Two thousand gallons of 70 wt% ethanol in water having a specific gravity of 0.871 is to be separated at 1 atm in a batch rectifier operating at a constant distillate composition of 85 mol% ethanol with a constant molar vapor boilup rate to obtain a residual wastewater containing 3 wt% ethanol. If the task is to be completed in 24 h, allowing 4 h for charging, start-up, shutdown, and cleaning, determine: 

(a) The number of theoretical stages; 

(b) The reflux ratio when the ethanol in the still-pot is 25 mol%; 

(c) The instantaneous distillate rate in lbmol/h when the concentration of ethanol in the still-pot is 15 mol%; 

(d) The lbmol of distillate product; and 

(e) The lbmol of residual wastewater. Vapor–liquid equilibrium data are given in Exercise 7.29.

Data From Exercise 7.29.

One hundred kmol of 30 mol% methanol, 30 mol% ethanol, and 40 mol% n-propanol is charged at 120 kPa to a batch rectifier consisting of a still-pot, a column with the equivalent of 10 equilibrium stages, and a total condenser.
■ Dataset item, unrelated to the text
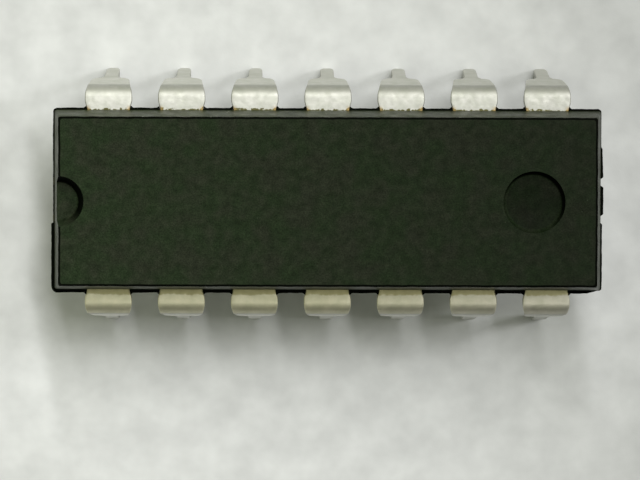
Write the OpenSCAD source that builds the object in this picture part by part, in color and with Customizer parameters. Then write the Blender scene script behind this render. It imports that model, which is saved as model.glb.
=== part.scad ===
// Dual in-line package: a moulded body on a stamped lead frame, with its die and bond wires.
// Millimetres. The lead tips stand on z = 0, x runs along the rows, and the notched end is at -x.

/* [Moulding] */
// Length of moulding past the centre line of the last lead
end_margin = 1.87; // [1.75:0.01:2.3]
// Width of the moulding at the parting line
body_width = 6.24; // [6:0.02:6.6]
// Depth of moulding above the lead frame
upper_depth = 1.53; // [1.3:0.01:1.9]
// Depth of moulding below the lead frame
lower_depth = 1.53; // [1.3:0.01:1.9]
// Draft of the side walls, in degrees
draft = 7.5; // [5:0.5:10]
// Radius of the upright corners
corner_radius = 0.15; // [0.1:0.01:0.25]
// Width of the worn edge round the top and bottom faces
edge_width = 0.04; // [0.02:0.01:0.08]

/* [End notch] */
// Radius of the notch at the top face
notch_radius = 0.87; // [0.7:0.01:1]
// Radius of the notch at its floor
notch_floor_radius = 0.68; // [0.5:0.01:0.69]
// Depth of the notch
notch_depth = 0.6; // [0.3:0.01:0.8]

/* [Ejector marks] */
// Radius of the mark in the top face
top_mark_radius = 1.07; // [0.8:0.01:1.4]
// Distance from the plain end of the moulding to the centre of each mark
mark_inset = 2.4; // [2:0.05:3]
// Radius of the two marks in the underside
under_mark_radius = 0.9; // [0.6:0.05:1.2]
// Depth of the marks
mark_depth = 0.16; // [0.05:0.01:0.2]
// Slope run of the wall round each mark
mark_wall = 0.06; // [0.02:0.01:0.1]

/* [Flash] */
// Flash left along the rear row
flash_rear = 0.07; // [0.04:0.005:0.12]
// Flash left along the front row
flash_front = 0.115; // [0.04:0.005:0.14]
// Flash left at the notched end
flash_left = 0.05; // [0.03:0.005:0.1]
// Heavier flash at the front half of the notched end
flash_left_heavy = 0.12; // [0.11:0.005:0.15]
// Flash left between the tie bars at the plain end
flash_tab = 0.1; // [0.05:0.005:0.14]
// Thin flash left beside them
flash_thin = 0.055; // [0.03:0.005:0.09]
// Distance from the centre line to where the heavier flash starts
flash_heavy_start = 0.84; // [0.7:0.01:1.2]
// Distance from the centre line to where the plain end's rear flash stops
flash_rear_stop = 1.87; // [1.2:0.01:2.4]
// Slant of each end of a strip of flash
flash_slant = 0.06; // [0.03:0.01:0.1]
// Length of flash broken off the front corner of the plain end
flash_break = 0.45; // [0.3:0.05:0.8]

/* [Lead frame] */
// Leads in each row
leads_per_row = 7; // [6:1:8]
// Distance between neighbouring leads
pitch = 2.54; // [2.45:0.01:2.7]
// Thickness of the sheet
sheet = 0.25; // [0.2:0.01:0.3]
// Depth that the wide part of each lead reaches into the moulding
lead_anchor = 0.55; // [0.45:0.05:0.6]
// Width of the inner fingers
finger_width = 0.34; // [0.28:0.01:0.38]
// Gap between neighbouring strips of the frame
finger_gap = 0.21; // [0.16:0.01:0.24]

/* [Leads] */
// Width of a lead where it leaves the moulding
neck_width = 1.5; // [1.42:0.01:1.56]
// Width of a lead over its shoulder
shoulder_width = 1.64; // [1.57:0.01:1.75]
// Length over which the neck widens to the shoulder
neck_length = 0.34; // [0.2:0.01:0.36]
// Distance from the moulding to the outside of a shoulder
shoulder_reach = 0.87; // [0.8:0.01:1.1]
// Inside radius of the bend
bend_radius = 0.2; // [0.12:0.01:0.24]
// Outward lean of the legs, in degrees
splay = 6.2; // [2:0.1:9]
// Width of a leg at the end of its bend
leg_width = 1.49; // [1.42:0.01:1.56]
// Width of a leg at its foot
foot_width = 1.36; // [1.2:0.01:1.4]
// Radius of the corners of its foot
foot_radius = 0.15; // [0.05:0.01:0.2]
// Height of the underside of the moulding above the foot
standoff = 0.5; // [0.38:0.01:0.8]
// Width of the pin below the foot
pin_width = 0.48; // [0.4:0.01:0.56]
// Length of the pin below the foot
pin_length = 3.1; // [2.8:0.05:3.6]
// Radius in the corners between the foot and the pin
root_radius = 0.12; // [0.04:0.01:0.15]
// Chamfer on the tip of the pin
tip_chamfer = 0.12; // [0.04:0.01:0.15]

/* [Die paddle] */
// Length of the paddle
paddle_length = 3.6; // [3.2:0.05:3.9]
// Width of the paddle
paddle_width = 2.8; // [2.5:0.05:3]
// Depth that the paddle is set below the leads
downset = 0.2; // [0.1:0.01:0.35]
// Width of each tie bar
tie_width = 0.25; // [0.2:0.01:0.3]
// Distance from the centre line to each tie bar
tie_offset = 0.645; // [0.55:0.005:0.68]
// Length of level tie bar beside the paddle
tie_level = 0.3; // [0.2:0.05:0.5]
// Length over which a tie bar rises to the leads
tie_rise = 0.35; // [0.25:0.05:0.6]

/* [Die] */
// Length of the die
die_length = 1.5; // [1.2:0.05:1.8]
// Width of the die
die_width = 1.3; // [1:0.05:1.6]
// Thickness of the die
die_thickness = 0.28; // [0.2:0.01:0.35]
// Thickness of the adhesive under it
attach_thickness = 0.03; // [0.02:0.005:0.05]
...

After establishing a total-reflux condition, the column begins a sequence of two operating steps, each for a duration of 15 h at a distillate flow rate of 2 kmol/h and a reflux ratio of 10. Thus, the two accumulated distillates are equal in moles to the methanol and ethanol in the feed. Neglect the liquid holdup in the condenser and column. The column pressure drop is 8 kPa, with a pressure drop of 2 kPa through the condenser. Using a simulation program with UNIFAC (§2.6.9) for liquid-phase activity coefficients, determine the composition and amount in kmol for the three cuts.